The fundamental reasons for the large price increases have been well chronicled. The factors include smaller than expected corn acreage in the U.S., declining U.S. corn yield prospects, a rapid pace of corn use for ethanol, a torrid pace of U.S. soybean exports, rising world vegetable oil demand, a significant decline in wheat production in Russia and Kazakhstan, and a very poor start for the U.S. winter wheat crop.
LaNina weather conditions also raised some concern about southern hemisphere crops. In addition, overall demand prospects for U.S. commodities were supported by the declining value of the U.S. dollar and rising energy prices.
Corn prices experienced the sharpest rally due to the magnitude of the decline in U.S. production prospects and expectations of a sharp drawdown in inventories of U.S. corn by the end of the 2010-11 marketing year. The USDA currently projects those stocks at a 15-year low of 827 million bushels.
Soybean prices have been supported by the rapid pace of exports and export sales. The USDA now expects 2010-11 marketing year U.S. soybean exports to reach 1.57 billion bushels, 4.6 percent above the record exports of a year ago. Through the first 10 weeks of the marketing year, export inspections exceeded those of a year earlier by 25 percent.

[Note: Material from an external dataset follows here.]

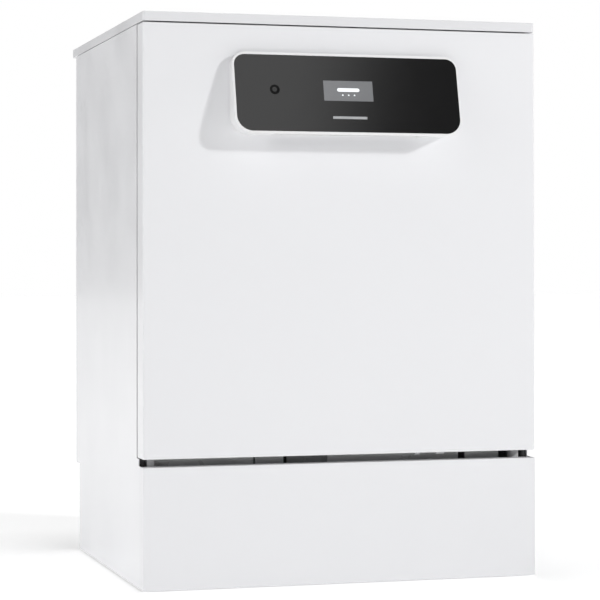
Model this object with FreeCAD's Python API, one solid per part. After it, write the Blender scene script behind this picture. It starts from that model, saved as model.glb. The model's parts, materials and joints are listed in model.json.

Shipments to China were up 49 percent and China accounts for 68 percent of all U.S. exports to date. Unshipped export sales as of Nov. 4 were 12 percent larger than sales of a year ago. China accounted for 58 percent of those outstanding sales. Even with large exports, expectations were for generally adequate stocks of U.S. soybeans at the end of the 2010-11 marketing year. The projection of those stocks dropped sharply early last week, however, as the USDA lowered the expected size of the 2010 U.S. harvest and increased the forecast of exports.
Soybean oil prices have been supported by the projection of a second consecutive year of a 5 percent increase in world vegetable oil consumption and a further decline in world vegetable oil stocks. Domestically, soybean oil consumption for food is expected to be near that of last year, while exports are expected to decline by 20 percent.

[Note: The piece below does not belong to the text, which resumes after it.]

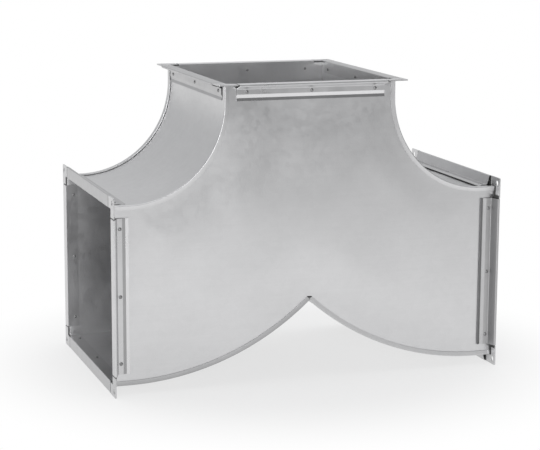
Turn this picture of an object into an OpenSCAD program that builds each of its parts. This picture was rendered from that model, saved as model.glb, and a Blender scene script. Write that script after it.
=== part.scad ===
// Branch fitting for rectangular sheet-steel duct.
// Air enters by the neck on top and leaves by the two side branches, or the other way round.
// Two flat cheeks close the front and the back. Four curved wrapper sheets are locked to their edges.
// Each of the three openings has a frame of four hollow rails joined by four corner pieces.
// The fitting stands on the lower rails of its side flanges: X is left to right, Y front to back, Z up.

/* [Duct] */
// Inside width of the neck, left to right
neck_w = 300; // [220:10:400]
// Inside height of each side branch
branch_h = 300; // [240:10:400]
// Inside depth of the fitting, front to back
duct_d = 350; // [200:10:500]
// Inside radius of the two throat bends
throat_r = 170; // [100:5:300]
// Straight collar from each bend to its flange face
collar = 30; // [30:1:80]

/* [Sheets and lock seams] */
// Thickness of the duct sheet
sheet_t = 0.8; // [0.6:0.1:1.2]
// Space between two folded layers
fold_gap = 0.2; // [0.1:0.05:0.3]
// Width of the folded pocket along each wrapper edge
pocket_w = 10; // [8:0.5:13]
// Width of the lip that is hammered over the cheek
lip_w = 8; // [6:0.5:12]
// Extra height of the lip at the corner of the duct, above its tip
lip_rise = 0.8; // [0:0.1:1.5]
// Distance from each flange face back to the end of the sheets
sheet_setback = 3.4; // [3.2:0.1:6]

/* [Saddle seam] */
// Height of the standing seam where the two heels meet
stand_h = 12; // [9:1:20]
// Length of the leg that is folded down over that seam
stand_hem = 8; // [5:0.5:8]
// Height of the trimmed lips above the point of the notch
lip_trim = 7; // [4:0.5:10]
// Width of the snip in the cheek flange at the point of the notch
snip_w = 4; // [2:0.5:8]

/* [Flange rails] */
// Height of the flange face above the inside of the duct
flange_h = 20; // [18:1:30]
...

The USDA projects a 1.2 billion pound (72 percent) increase in soybean oil use for the production of biodiesel. Use declined sharply last year due to the expiration of the blenders’ tax credit. To reach the USDA projection of 2.9 billion pounds, use will have to average 242 million pounds per month. Use during the last month of the 2009-10 marketing year (September 2010) totaled 98 million pounds.
Wheat prices have been supported by the nearly 6 percent decline in world wheat production and the expected decline in U.S. and world stocks. Those inventories, however, are expected to be at generally adequate levels. More recent concerns center on the poor condition of the U.S. winter wheat crop and whether Russian wheat production will rebound in 2011.
Prices of all three commodities declined sharply last week. The turn to lower prices was attributed to China’s move to increase interest rates and presumably slow the rate of domestic economic growth. Such a slow down might reduce the rate of growth in Chinese demand for commodities of all types. Price weakness may have also reflected some moderation in supply concerns. The U.S. hard red winter wheat crop received some beneficial precipitation and the USDA increased its projections of some crops outside the U.S. Projections were increased for corn in China, soybeans in South America, and wheat in Argentina and Australia
There may also be growing concern about the ethanol blender’s tax credit. If that credit is not extended, the pace of ethanol production could drop back to the mandated level.
Finally, a private forecast that U.S. corn producers will increase plantings by nearly 5 million acres in 2011 reminded the market that high crop prices will induce a worldwide supply response next year.
While the uptrend in prices stalled last week, there is still a lot of uncertainty about crop supply and demand conditions. Uncertainty about Chinese corn demand, ethanol policy, energy prices, weather, and acreage may result in large price swings, but should provide good support for prices into the end of the year.